Sono uno di quelli che giocava a fare l’Armstrong. Con l’acciaccata radiolina Philips che era il collegamento con la Nasa. Con l’improbabile computer messo su con le costruzioni. E con la tuta acrilica da ginnastica (con le bande bianche ai calzoni) che era l’uniforme da astronauta. Serviva a fluttuare nell’atmosfera. A infilarsi nel Lem. A passeggiare sulla luna. Che poi era il salone, frontiera proibita della casa. Irraggiungibile. Vietatissimo. E che io violavo, dopo quel viaggio immaginario. Altro che il pianeta spaziale. Ma giocare a fare l’Armstrong, in fondo, era sognare. Proiettare quel volo immaginario nei pasticci assemblati col Lego Spazio e progredirlo, all’alba degli anni Ottanta, con la simulazione della missione Columbia, steso su un cassettone, dietro al letto, abitacolo nell’angusta galassia della mia camera. Uno spazio dei ricordi, che ancora oggi esiste.

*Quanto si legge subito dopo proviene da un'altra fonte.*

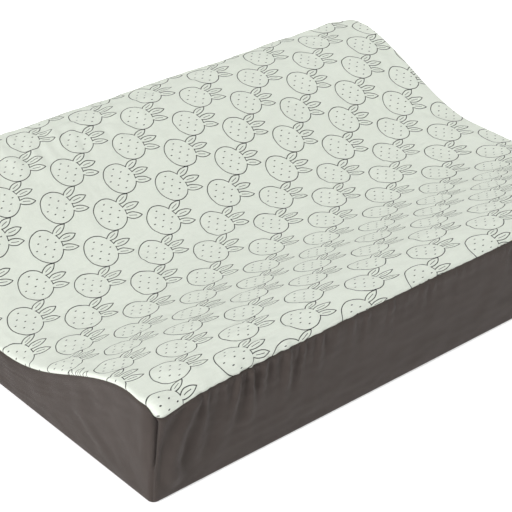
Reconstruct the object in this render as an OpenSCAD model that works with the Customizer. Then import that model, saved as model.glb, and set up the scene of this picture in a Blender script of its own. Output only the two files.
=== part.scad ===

Armstrong era un personaggio di quello spazio. Una specie di Ayrton Senna del cosmo, dell’astronautica, mito già decadente per noi, ragazzi di oltre metà anni Settanta, quando la Nasa tirò i remi in barca e negli Usa faceva più notizia una vittoria dei Lakers che una qualunque missione Apollo. Eppure Neil campeggiava col suo viso buono sui patinatoni di Epoca. Quegli speciali ne fotografavano il paradigma astronautico in modo inecceppibile e quasi mitologico così da farcene innamorare perdutamente. Neil e la conquista dello spazio, per noi, non erano storicisticamente il duello tra superpotenze. Erano un’esplorazione nuda e cruda. Che credevamo fosse come le ascese al K2 o le marce in Antartide, salvo poi scoprire che anche in quei lidi la bandiera che sventolava non era quella dell’avventura ma, in parte, politica. E così Armstrong era (ed è) un sogno. Un modo di viaggiare oltre le autostrade del conformismo. Un pensiero puro, per noi. Un pensiero ingenuo. Ma forse più bello. Come gli “Uomini Veri” di Philip Kaufman, eroi degli anni Ottanta americani. “Dio benedica l’America”, biascicano gli Yankee col sigaro infilzato tra le labbra. “Dio benedica Neil Armstrong e il sogno che ha rappresentato”, gridiamo noi, i fessi ragazzi degli anni Settanta. Perché Neil avrà infranto la barriera del sogno lunare, ma ha spalancato le porte della nostra fantasia infantile. E anche adulta. Buon viaggio, signore dello spazio.